Einde inhoudsopgave
Wet luchtvaart
Artikel 11.3
Geldend
Geldend vanaf 01-01-2016
- Bronpublicatie:
23-09-2015, Stb. 2015, 345 (uitgifte: 08-10-2015, kamerstukken: 33802)
- Inwerkingtreding
01-01-2016
- Bronpublicatie inwerkingtreding:
10-12-2015, Stb. 2015, 526 (uitgifte: 22-12-2015, kamerstukken/regelingnummer: -)

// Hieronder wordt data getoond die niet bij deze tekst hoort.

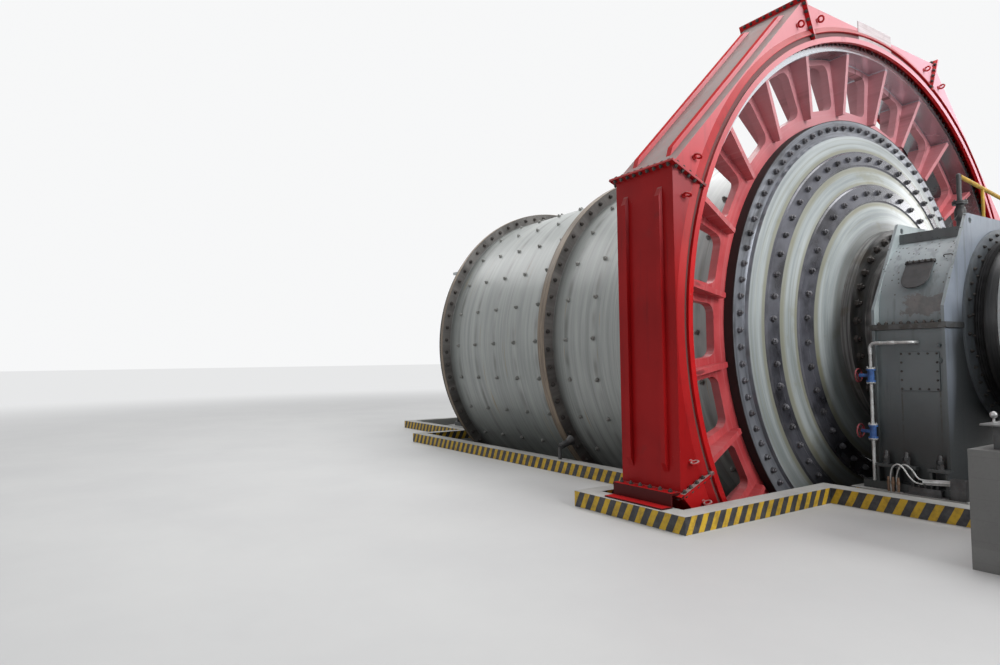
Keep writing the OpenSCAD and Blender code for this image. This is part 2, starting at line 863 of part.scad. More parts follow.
module discharge_hood() {
    color(grey_blue) difference() {
        hood_form(0);
        hood_form(sheet_t);
        on_axis(neck_r + 25, hood_x0 - 1, hood_x0 + sheet_t + 1);
        on_axis(hood_r - 150, hood_x1 - sheet_t - 1, hood_x1 + 1);
    }
}

module hood_end_plate() {
    color(grey_blue) about_axis([
        [hood_port_r, hood_x1], [hood_r + 30, hood_x1], [hood_r + 30, hood_x1 + hood_plate_t],
        [hood_port_r, hood_x1 + hood_plate_t]
    ]);
}

// Square feed box with a round spout that reaches into the feed trunnion.
module feed_chute() {
    h = chute_half;
    color(grey_blue) difference() {
        union() {
            block([chute_x0, -h, axis_z - h], [chute_x1, h, chute_top]);
            on_axis(spout_r, chute_x1 - 1, chute_x1 + spout_l);
        }
        block(
            [chute_x0 + sheet_t, -h + sheet_t, axis_z - h + sheet_t],
            [chute_x1 - sheet_t, h - sheet_t, chute_top + 1]
        );
        on_axis(spout_r - sheet_t, chute_x1 - sheet_t - 1, chute_x1 + spout_l + 1);
    }
}

// Four posts and two cross beams that carry the feed chute on the raft.
module feed_chute_frame() {
    h = chute_half;
    p = 150;
    z = axis_z - h;
    color(steel) {
        for (x = [chute_x0, chute_x1 - p])
            for (y = [-h, h - p]) block([x, y, raft_t], [x + p, y + p, z - p]);
        for (y = [-h, h - p]) block([chute_x0, y, z - p], [chute_x1, y + p, z]);
        for (y = [-h, h - p]) block([chute_x0, y, hall_z], [chute_x1, y + p, hall_z + p]);
        for (x = [chute_x0, chute_x1 - p]) block([x, -h, z - p], [x + p, h, z]);
    }
}

pipe_r = 17;
pipe_y = -housing_w - 70;
pipe_x = housing_in_x + 10;
pipe_drop = 165;
pipe_run = 420;

// Rise pipe with an elbow into the near side of the lower housing.
module oil_pipe() {
    z1 = axis_z - pipe_drop;
    color("silver") {
        translate([pipe_x, pipe_y, base_z]) cylinder(r = pipe_r, h = z1 - base_z);
        translate([pipe_x, pipe_y, z1]) sphere(r = pipe_r);
        translate([pipe_x, pipe_y, z1]) rotate([0, 90, 0]) cylinder(r = pipe_r, h = pipe_run);
        translate([pipe_x + pipe_run, pipe_y, z1]) sphere(r = pipe_r);
        translate([pipe_x + pipe_run, pipe_y, z1]) rotate([-90, 0, 0])
            cylinder(r = pipe_r, h = -housing_w + base_set - pipe_y);
    }
}

valve_drop = [500, 1085];
valve_z = [axis_z - valve_drop[0], axis_z - valve_drop[1]];

module oil_valves() {
    color("royalblue") for (z = valve_z) difference() {
        union() {
            for (s = [-1, 1]) translate([pipe_x, pipe_y, z + s * 60 - 8]) cylinder(r = 46, h = 16);
            translate([pipe_x, pipe_y, z - 55]) cylinder(r = 32, h = 110);
            translate([pipe_x, pipe_y, z]) rotate([0, -90, 0]) cylinder(r = 18, h = 120);
        }
        translate([pipe_x, pipe_y, z - 80]) cylinder(r = pipe_r, h = 160);
    }
}

module valve_handwheels() {
    color("firebrick") for (z = valve_z) translate([pipe_x - 130, pipe_y, z]) rotate([0, 90, 0]) {
        rotate_extrude() translate([70, 0]) circle(r = 7);
        for (a = [0, 120, 240]) rotate([0, 0, a]) translate([0, -5, -5]) cube([70, 10, 10]);
        translate([0, 0, -10]) cylinder(r = 14, h = 20);
    }
}

// Concrete block beside the discharge end, against the outside of the pit wall.
module side_block() {
    x = guard_front_x + block_x;
    y = -wall_bearing_y;
    color(concrete) block([x, y - block_w, 0], [x + block_l, y, hall_z + block_h]);
}

rail_r = 22;
post_r = 17;
vent_r = 24;
vent_gap = 0.3;
vent_x = bearing_x + 90;
vent_y = 490 - hatch;
rail_end = hatch - 60;
rail_posts = [rail_end - 540, rail_end];
vent_flange_z = 316;

// Handrail over the discharge bearing: two posts, and a rail that falls away from the vent pipe.
module bearing_handrail() {
    start = (vent_r + vent_gap + rail_r * sin(rail_fall)) / cos(rail_fall);
    run = (rail_end + post_r - vent_y) / cos(rail_fall) - start;
    color("gold") translate([vent_x, 0, axis_z + hatch_z]) {
        for (y = rail_posts) translate([0, y, 0])
            cylinder(r = post_r, h = rail_h - (y - vent_y) * tan(rail_fall));
        translate([0, vent_y, rail_h]) rotate([-90 - rail_fall, 0, 0]) translate([0, 0, start])
            cylinder(r = rail_r, h = run);
    }
}

// Vent of the discharge bearing: valve body with two flanges, and a pipe up to the handrail.
module cover_vent() {
    color(dark) translate([vent_x, vent_y, axis_z + hatch_z]) {
        cylinder(r = 60, h = 16);
        cylinder(r = 38, h = vent_flange_z + 1);
        for (z = [0, 20]) translate([0, 0, vent_flange_z + z]) cylinder(r = 74, h = 16);
        cylinder(r = vent_r, h = rail_h);
        translate([0, 0, rail_h]) sphere(r = vent_r);
    }
}

// Listening sensor on a bracket beside the shell.
module sound_sensor() {
    x = 480;
    y = -wall_shell_y + wall_t / 2;
    color(dark) {
        translate([x, y, kerb_z]) cylinder(r = 25, h = 170);
        translate([x, y, kerb_z + 170]) rotate([-70, 0, 0]) cylinder(r = 45, h = 190);
    }
}

foundation_raft();
pit_wall_near();
pit_wall_far();
pit_wall_feed_end();
pit_wall_discharge_end();
feed_pier();
discharge_pier();
pinion_plinth();
shell_feed_section();
shell_discharge_section();
feed_head();
discharge_head();
feed_trunnion();
discharge_trunnion();
girth_gear();
feed_bearing_base();
feed_bearing_cover();
feed_seal_ring();
discharge_bearing_base();
discharge_bearing_cover();
discharge_seal_ring();
guard_top();
guard_upper_near();
guard_near();
guard_lower_near();
guard_bottom();
guard_lower_far();
guard_far();
guard_upper_far();
guard_lips();
guard_sign_plate();
pinion_housing();
pinion_bearings();
pinion_shaft();
discharge_hood();
hood_end_plate();
feed_chute();
feed_chute_frame();
oil_pipe();
oil_valves();
valve_handwheels();
bearing_handrail();
cover_vent();
sound_sensor();
side_block();
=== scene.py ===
"""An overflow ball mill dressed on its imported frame: finishes, fasteners, fittings and a plain studio."""

import json
import math

import bmesh
import bpy
import numpy as np
from mathutils import Matrix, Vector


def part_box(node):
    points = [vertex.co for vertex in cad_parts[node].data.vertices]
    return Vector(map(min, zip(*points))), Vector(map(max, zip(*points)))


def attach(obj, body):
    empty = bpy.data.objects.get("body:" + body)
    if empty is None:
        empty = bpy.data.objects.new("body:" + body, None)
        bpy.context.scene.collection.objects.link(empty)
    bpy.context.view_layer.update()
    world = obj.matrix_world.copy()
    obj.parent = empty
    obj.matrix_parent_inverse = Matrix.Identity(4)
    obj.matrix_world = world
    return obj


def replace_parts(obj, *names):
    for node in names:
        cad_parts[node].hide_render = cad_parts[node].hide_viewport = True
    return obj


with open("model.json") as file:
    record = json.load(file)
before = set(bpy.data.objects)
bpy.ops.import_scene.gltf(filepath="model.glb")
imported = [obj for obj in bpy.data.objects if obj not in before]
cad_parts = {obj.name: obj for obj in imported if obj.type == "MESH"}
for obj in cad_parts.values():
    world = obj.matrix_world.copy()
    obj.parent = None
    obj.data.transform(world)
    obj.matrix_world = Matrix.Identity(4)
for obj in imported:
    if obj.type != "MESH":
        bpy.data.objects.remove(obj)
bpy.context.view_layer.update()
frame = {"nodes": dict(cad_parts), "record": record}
nodes = frame["nodes"]


def span(node):
    """Lowest and highest corner of a node, as two arrays."""
    low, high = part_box(node)
    return np.array(low), np.array(high)


# Stations in metres: read from the frame where a node's box gives them, else as the source has them
shell_low, shell_high = span("shell_discharge_section")
AXIS_Z = (shell_low[2] + shell_high[2]) / 2
FLANGE_R = (shell_high[2] - shell_low[2]) / 2
HALF_L = shell_high[0]
SHELL_R = 2.56
FLANGE_T = 0.075
WEB_T = 0.1
HEAD_FLANGE_X = HALF_L + WEB_T + 0.115
CONE_X, CONE_R = HEAD_FLANGE_X + 0.039, 2.49
SEAT_X, SEAT_R = HEAD_FLANGE_X + 0.327, 1.24
CONE_SLOPE = (SEAT_X - CONE_X) / (CONE_R - SEAT_R)
FEED_SHIFT = WEB_T  # the feed end mirrors the discharge end about x = FEED_SHIFT / 2
FRONT_X = span("guard_sign_plate")[0][0]
BACK_X = FRONT_X - 0.77
GUARD_A = 3.774
GUARD_OPEN = 3.577
CORNER_R = GUARD_A / math.cos(math.pi / 8)
CORNER_H = GUARD_A * math.tan(math.pi / 8)
cover_low, cover_high = span("discharge_bearing_cover")
HOUSING_IN, HOUSING_OUT = cover_low[0] + 0.02, cover_high[0] - 0.02
MIDDLE_X = (HOUSING_IN + HOUSING_OUT) / 2
KERB_Z = span("pit_wall_near")[1][2]
FLOOR_Z = KERB_Z - 0.165
BLOCK_LOW, BLOCK_HIGH = span("side_block")
HOOD_LOW, HOOD_HIGH = span("discharge_hood")
CHUTE_LOW, CHUTE_HIGH = span("feed_chute")
HOUSE_LOW, HOUSE_HIGH = span("pinion_housing")
BOLT_ROWS, BOLT_COLUMNS = 28, 5
BOLT_START, BOLT_PITCH = 0.37, 0.595


# Shader maths
def operator(operation, reflected=False):
    """A method that adds a Math node of two values."""
    if reflected:
        return lambda self, other: self.math(operation, other, self)
    return lambda self, other: self.math(operation, self, other)


class Shade:
    """A shader socket. Arithmetic on it adds Math nodes, and add() makes any other node."""

    def __init__(self, tree, socket=None):
        self.tree, self.socket = tree, socket

    def add(self, kind, settings=None, inputs=None, out=0):
        """Makes a node of a kind, with its settings first and then the values or links of its sockets."""
        node = self.tree.nodes.new("ShaderNode" + kind)
        for name, value in (settings or {}).items():
            setattr(node, name, value)
        for name, value in (inputs or {}).items():
            if isinstance(value, Shade):
                self.tree.links.new(value.socket, node.inputs[name])
            else:
                node.inputs[name].default_value = value
        return Shade(self.tree, node.outputs[out])

    def math(self, operation, *values):
        return self.add("Math", {"operation": operation}, dict(enumerate(values)))

    __add__, __radd__ = operator("ADD"), operator("ADD", True)
    __sub__, __rsub__ = operator("SUBTRACT"), operator("SUBTRACT", True)
    __mul__, __rmul__ = operator("MULTIPLY"), operator("MULTIPLY", True)
    __truediv__, __rtruediv__ = operator("DIVIDE"), operator("DIVIDE", True)
    power, least, most = operator("POWER"), operator("MINIMUM"), operator("MAXIMUM")

    def wave(self):
        return self.math("FRACT", self)

    def size(self):
        return self.math("ABSOLUTE", self)

    def root(self):
        return self.math("SQRT", self)

    def parts(self):
        """The three parts of a vector."""
        outs = self.add("SeparateXYZ", None, {0: self}).socket.node.outputs
        return tuple(Shade(self.tree, outs[i]) for i in range(3))

    def step(self, low, high):
        """0 below low, 1 above high, smooth between; low may lie above high."""
        return self.add(
            "MapRange", {"interpolation_type": "SMOOTHSTEP"}, {0: self, 1: low, 2: high, 3: 0.0, 4: 1.0}
        )

    def between(self, low, high, soft):
        """1 between low and high, fading to 0 over soft."""
        return self.step(low - soft, low) * self.step(high + soft, high)

    def blend(self, first, second):
        """A colour between two, this value being the share of the second."""
        return self.add("Mix", {"data_type": "RGBA"}, {0: self, 6: tint(first), 7: tint(second)}, 2)


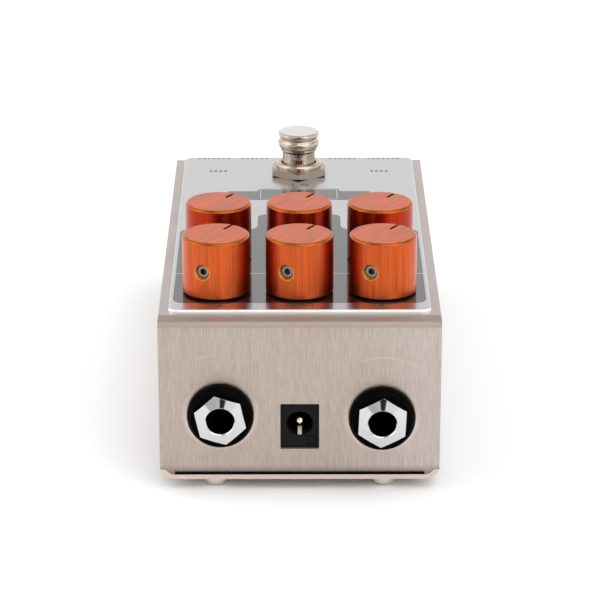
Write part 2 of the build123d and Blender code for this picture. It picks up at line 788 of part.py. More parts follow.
with BuildPart() as amplifier_chips:
    with BuildSketch(under_board):
        with Locations((-18, -14), (0, -14), (18, -14), (0, 16), (-12, 16)):
            Rectangle(5.0, 4.0)
    extrude(amount=-1.6)
save(amplifier_chips, "amplifier_chips")

# ---------------------------------------------------------------- ribbon cables
ribbon = 0.9
board_low = cover_top(board_y) + plate_up + (board_top - board_thickness) / cos(radians(slope))
link_y = jack_board_y + jack_board_length / 2 - 1.5
link_top = board_low - (link_y + 3.5 - board_y) * fall
with BuildPart() as board_ribbon:
    with BuildSketch(Plane.YZ):
        with BuildLine():
            FilletPolyline(
                (link_y, foot + jack_board_top + joint_gap),
                (link_y, foot + jack_board_top + 6.0),
                (link_y + 6.5, foot + jack_board_top + 11.0),
                (link_y + 3.5, foot + jack_board_top + 15.0),
                (link_y + 3.5, link_top - 0.1),
                radius=1.6,
            )
        trace(line_width=ribbon)
    extrude(amount=5.0, both=True)
save(board_ribbon, "board_ribbon")

switch_axis_z = cover_top(switch_y) + plate_up
lug_z = switch_axis_z - 23.0
edge_y = board_y + board_length / 2 - 3.0
edge_z = board_low - (edge_y - board_y) * fall
with BuildPart() as switch_ribbon:
    with BuildSketch(Plane.YZ):
        with BuildLine():
            FilletPolyline(
                (edge_y, edge_z - 0.1),
                (edge_y, edge_z - 9.0),
                (edge_y + 3.0, lug_z - 3.6),
                (switch_y - 8.0, lug_z - 4.4),
                (switch_y + 4.0, lug_z - 4.4),
                radius=2.0,
            )
        trace(line_width=ribbon)
    extrude(amount=6.0, both=True)
save(switch_ribbon, "switch_ribbon")
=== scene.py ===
"""Looks of a compact guitar effects pedal: brushed steel case, printed faceplate, orange
anodised knobs, nickelled foot switch, chromed jack nuts and a DC socket.

Metres, in the frame of the packed part: +Z up, -Y the panel with the sockets, +Y the end
with the foot switch, +X to the right as seen from the sockets.
"""
import json
from math import atan2, cos, pi, radians, sin

import bpy
from bpy.props import FloatProperty, FloatVectorProperty, IntProperty, PointerProperty
from mathutils import Matrix, Vector


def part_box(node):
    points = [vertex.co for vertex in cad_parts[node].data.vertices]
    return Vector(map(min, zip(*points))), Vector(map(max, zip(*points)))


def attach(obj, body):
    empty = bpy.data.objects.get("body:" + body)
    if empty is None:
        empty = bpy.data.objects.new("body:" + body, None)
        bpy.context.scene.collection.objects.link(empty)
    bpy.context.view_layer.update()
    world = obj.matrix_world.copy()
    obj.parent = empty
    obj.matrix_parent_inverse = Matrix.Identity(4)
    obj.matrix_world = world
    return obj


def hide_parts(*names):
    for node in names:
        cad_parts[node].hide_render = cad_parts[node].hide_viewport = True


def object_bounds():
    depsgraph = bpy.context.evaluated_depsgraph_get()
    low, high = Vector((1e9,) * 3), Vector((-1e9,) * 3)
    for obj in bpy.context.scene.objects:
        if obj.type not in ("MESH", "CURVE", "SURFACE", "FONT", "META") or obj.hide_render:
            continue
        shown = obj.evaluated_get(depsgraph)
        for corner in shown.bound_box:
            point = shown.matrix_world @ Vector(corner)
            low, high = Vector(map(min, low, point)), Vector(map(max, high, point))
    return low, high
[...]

- Overige regelgevende instantie(s)
Ministerie van Binnenlandse Zaken en Koninkrijksrelaties
Ministerie van Defensie
- Vakgebied(en)
Vervoersrecht / Luchtvervoer
1.
Met de opsporing van de bij of krachtens deze wet strafbaar gestelde feiten zijn belast de bij of krachtens artikel 141 van het Wetboek van Strafvordering aangewezen ambtenaren, alsmede de bij besluit van Onze Minister van Infrastructuur en Milieu, respectievelijk Onze Minister van Defensie aangewezen ambtenaren.
2.
De opsporingsambtenaren zijn bevoegd het verrichten van werkzaamheden aan boord van luchtvaartuigen of het bedienen of opstijgen van luchtvaartuigen in strijd met het bij of krachtens deze wet bepaalde te verbieden of te beletten en voor zover het een burgerluchtvaartuig betreft, het luchtvaartuig, waarmee de overtreding wordt begaan naar een door hen aangewezen plaats over te brengen of te doen overbrengen en aldaar in bewaring te stellen.
3.
De betrokken ambtenaar maakt van de inbewaringstelling procesverbaal op, dat hij binnen vierentwintig uur zendt aan de officier van justitie van de rechtbank binnen het rechtsgebied waarvan de inbewaringstelling geschiedt. Een afschrift van het proces-verbaal wordt tegelijkertijd uitgereikt of toegezonden aan de gezagvoerder en aan de houder van het betrokken luchtvaartuig. Artikel 11.7, vierde lid, is ten aanzien van de gezagvoerder en de houder van overeenkomstige toepassing.
4.
De kosten verbonden aan de uitvoering van het tweede lid kunnen door Onze Minister van Infrastructuur en Milieu worden ingevorderd bij dwangbevel.